### Exercise
Starting with the line that contains "for rivet_z, place" and stopping after the line that contains "cad_parts[obj.name] = obj", output every line exactly as it stands.

[Data listing]
= = = = = = =

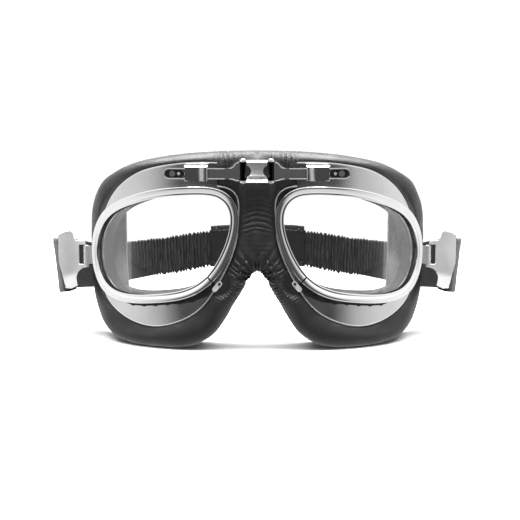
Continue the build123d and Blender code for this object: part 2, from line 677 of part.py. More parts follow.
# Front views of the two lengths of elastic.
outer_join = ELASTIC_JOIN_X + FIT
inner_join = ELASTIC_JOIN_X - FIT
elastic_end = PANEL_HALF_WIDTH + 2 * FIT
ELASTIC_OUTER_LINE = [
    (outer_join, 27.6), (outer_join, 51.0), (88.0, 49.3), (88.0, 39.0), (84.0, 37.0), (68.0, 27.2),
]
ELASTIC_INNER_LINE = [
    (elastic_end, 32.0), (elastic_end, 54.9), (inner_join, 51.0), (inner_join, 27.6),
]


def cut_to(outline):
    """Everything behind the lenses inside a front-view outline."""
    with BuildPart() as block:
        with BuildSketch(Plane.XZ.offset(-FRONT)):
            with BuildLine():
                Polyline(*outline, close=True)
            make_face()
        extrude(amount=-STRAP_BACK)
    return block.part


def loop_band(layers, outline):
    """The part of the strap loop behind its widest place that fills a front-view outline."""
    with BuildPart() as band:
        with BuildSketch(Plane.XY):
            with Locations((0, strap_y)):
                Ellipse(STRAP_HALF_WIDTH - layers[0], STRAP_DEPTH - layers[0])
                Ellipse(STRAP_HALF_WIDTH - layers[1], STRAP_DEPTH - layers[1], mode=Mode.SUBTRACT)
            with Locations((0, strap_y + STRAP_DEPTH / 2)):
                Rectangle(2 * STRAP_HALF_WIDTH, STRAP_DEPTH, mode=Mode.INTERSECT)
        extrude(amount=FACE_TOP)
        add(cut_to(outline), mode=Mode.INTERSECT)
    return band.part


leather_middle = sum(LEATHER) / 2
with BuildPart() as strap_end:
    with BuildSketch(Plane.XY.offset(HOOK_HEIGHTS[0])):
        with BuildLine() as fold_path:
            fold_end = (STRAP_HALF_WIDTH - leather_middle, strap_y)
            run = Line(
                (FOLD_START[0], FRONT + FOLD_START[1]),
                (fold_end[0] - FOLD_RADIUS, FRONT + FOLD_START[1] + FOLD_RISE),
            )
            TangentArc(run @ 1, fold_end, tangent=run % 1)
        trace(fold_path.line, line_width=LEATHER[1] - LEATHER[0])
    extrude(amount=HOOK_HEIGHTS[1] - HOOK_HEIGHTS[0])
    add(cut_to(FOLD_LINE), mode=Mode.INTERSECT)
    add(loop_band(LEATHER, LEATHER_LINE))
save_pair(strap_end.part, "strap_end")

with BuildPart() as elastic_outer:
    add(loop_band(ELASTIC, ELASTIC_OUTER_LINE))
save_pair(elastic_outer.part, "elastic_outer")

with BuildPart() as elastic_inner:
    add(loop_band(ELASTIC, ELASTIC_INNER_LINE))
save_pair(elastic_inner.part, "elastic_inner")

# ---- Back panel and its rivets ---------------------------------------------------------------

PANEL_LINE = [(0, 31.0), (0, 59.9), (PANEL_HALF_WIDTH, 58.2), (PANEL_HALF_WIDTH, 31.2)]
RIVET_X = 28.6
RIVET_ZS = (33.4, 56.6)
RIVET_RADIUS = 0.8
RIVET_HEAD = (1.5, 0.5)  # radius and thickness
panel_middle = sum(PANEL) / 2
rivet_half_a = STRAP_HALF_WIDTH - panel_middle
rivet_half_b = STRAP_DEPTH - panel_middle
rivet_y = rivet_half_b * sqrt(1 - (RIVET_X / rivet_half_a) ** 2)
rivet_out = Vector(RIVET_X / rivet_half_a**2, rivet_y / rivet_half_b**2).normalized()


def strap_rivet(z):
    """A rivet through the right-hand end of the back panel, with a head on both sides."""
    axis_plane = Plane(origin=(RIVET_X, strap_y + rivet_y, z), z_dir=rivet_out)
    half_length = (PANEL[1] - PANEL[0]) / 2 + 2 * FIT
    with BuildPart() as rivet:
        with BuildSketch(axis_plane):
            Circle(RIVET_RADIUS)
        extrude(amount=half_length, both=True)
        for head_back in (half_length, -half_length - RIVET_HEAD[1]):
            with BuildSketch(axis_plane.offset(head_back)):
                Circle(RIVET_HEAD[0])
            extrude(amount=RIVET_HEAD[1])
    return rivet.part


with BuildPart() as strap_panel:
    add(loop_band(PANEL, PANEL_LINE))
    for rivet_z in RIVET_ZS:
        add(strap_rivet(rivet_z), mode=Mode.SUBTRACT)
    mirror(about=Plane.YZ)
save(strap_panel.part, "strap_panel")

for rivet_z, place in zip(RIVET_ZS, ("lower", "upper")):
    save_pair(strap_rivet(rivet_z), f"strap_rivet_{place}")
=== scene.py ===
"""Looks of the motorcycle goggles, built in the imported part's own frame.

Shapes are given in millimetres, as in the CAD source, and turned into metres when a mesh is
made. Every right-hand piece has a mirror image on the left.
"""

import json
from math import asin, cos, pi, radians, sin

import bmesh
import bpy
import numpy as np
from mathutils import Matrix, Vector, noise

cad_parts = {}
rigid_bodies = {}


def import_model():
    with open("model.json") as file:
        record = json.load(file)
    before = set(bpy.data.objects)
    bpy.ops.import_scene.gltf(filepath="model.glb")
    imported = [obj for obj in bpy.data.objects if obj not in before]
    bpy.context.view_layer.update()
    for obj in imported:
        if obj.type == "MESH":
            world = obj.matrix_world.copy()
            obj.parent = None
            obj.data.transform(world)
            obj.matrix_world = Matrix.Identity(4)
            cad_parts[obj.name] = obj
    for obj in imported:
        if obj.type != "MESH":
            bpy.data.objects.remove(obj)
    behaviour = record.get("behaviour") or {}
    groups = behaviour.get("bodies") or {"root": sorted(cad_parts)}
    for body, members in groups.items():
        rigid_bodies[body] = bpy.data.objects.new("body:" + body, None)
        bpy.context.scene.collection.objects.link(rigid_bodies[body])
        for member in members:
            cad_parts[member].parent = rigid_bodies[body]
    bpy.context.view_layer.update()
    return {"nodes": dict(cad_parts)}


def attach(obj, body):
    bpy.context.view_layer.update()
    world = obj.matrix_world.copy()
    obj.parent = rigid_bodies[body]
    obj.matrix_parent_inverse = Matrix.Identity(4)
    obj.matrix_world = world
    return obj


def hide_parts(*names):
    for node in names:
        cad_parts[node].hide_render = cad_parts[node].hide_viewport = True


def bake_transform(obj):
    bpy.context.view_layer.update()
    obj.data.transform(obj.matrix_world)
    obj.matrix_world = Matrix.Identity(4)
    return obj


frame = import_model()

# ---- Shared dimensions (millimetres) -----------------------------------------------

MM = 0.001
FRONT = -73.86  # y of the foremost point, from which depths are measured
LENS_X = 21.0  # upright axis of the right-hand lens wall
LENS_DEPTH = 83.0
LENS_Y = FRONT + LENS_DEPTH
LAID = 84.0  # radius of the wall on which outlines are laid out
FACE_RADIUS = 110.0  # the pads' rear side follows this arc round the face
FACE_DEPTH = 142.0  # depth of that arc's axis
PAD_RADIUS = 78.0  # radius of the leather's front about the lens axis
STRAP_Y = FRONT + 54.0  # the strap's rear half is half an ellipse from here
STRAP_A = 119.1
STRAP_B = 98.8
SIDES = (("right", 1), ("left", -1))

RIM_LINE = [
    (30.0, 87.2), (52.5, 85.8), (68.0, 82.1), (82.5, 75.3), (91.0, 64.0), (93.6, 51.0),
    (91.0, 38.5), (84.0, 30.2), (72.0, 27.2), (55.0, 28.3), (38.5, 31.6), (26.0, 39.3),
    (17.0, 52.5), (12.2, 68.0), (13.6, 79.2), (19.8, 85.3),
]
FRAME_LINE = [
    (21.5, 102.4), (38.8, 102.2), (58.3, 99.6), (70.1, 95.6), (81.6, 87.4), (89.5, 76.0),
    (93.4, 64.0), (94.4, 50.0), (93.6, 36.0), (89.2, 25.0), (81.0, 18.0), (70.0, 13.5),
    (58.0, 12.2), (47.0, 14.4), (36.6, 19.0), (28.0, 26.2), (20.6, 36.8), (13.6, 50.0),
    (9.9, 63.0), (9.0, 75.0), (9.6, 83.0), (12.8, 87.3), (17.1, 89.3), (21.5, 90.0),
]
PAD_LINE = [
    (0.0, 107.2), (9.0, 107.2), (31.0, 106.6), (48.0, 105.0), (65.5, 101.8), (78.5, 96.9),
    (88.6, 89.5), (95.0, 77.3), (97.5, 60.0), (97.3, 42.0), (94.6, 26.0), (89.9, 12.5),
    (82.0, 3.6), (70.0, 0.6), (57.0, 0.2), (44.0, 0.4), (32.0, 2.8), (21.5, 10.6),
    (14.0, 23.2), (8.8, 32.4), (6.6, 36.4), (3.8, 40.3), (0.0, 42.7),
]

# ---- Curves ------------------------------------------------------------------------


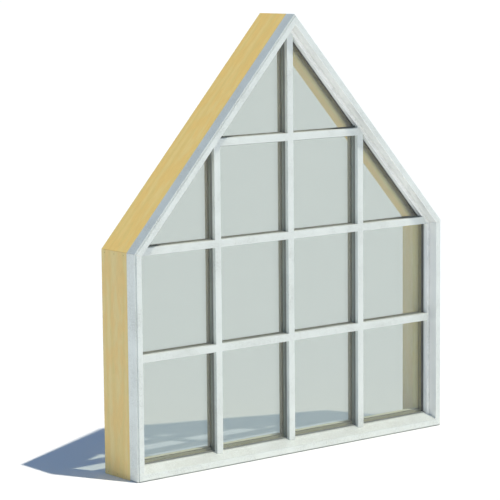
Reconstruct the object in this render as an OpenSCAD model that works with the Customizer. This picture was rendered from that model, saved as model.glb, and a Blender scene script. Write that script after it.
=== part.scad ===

= = = = = = =

### Task result
for rivet_z, place in zip(RIVET_ZS, ("lower", "upper")):
    save_pair(strap_rivet(rivet_z), f"strap_rivet_{place}")
=== scene.py ===
"""Looks of the motorcycle goggles, built in the imported part's own frame.

Shapes are given in millimetres, as in the CAD source, and turned into metres when a mesh is
made. Every right-hand piece has a mirror image on the left.
"""

import json
from math import asin, cos, pi, radians, sin

import bmesh
import bpy
import numpy as np
from mathutils import Matrix, Vector, noise

cad_parts = {}
rigid_bodies = {}


def import_model():
    with open("model.json") as file:
        record = json.load(file)
    before = set(bpy.data.objects)
    bpy.ops.import_scene.gltf(filepath="model.glb")
    imported = [obj for obj in bpy.data.objects if obj not in before]
    bpy.context.view_layer.update()
    for obj in imported:
        if obj.type == "MESH":
            world = obj.matrix_world.copy()
            obj.parent = None
            obj.data.transform(world)
            obj.matrix_world = Matrix.Identity(4)
            cad_parts[obj.name] = obj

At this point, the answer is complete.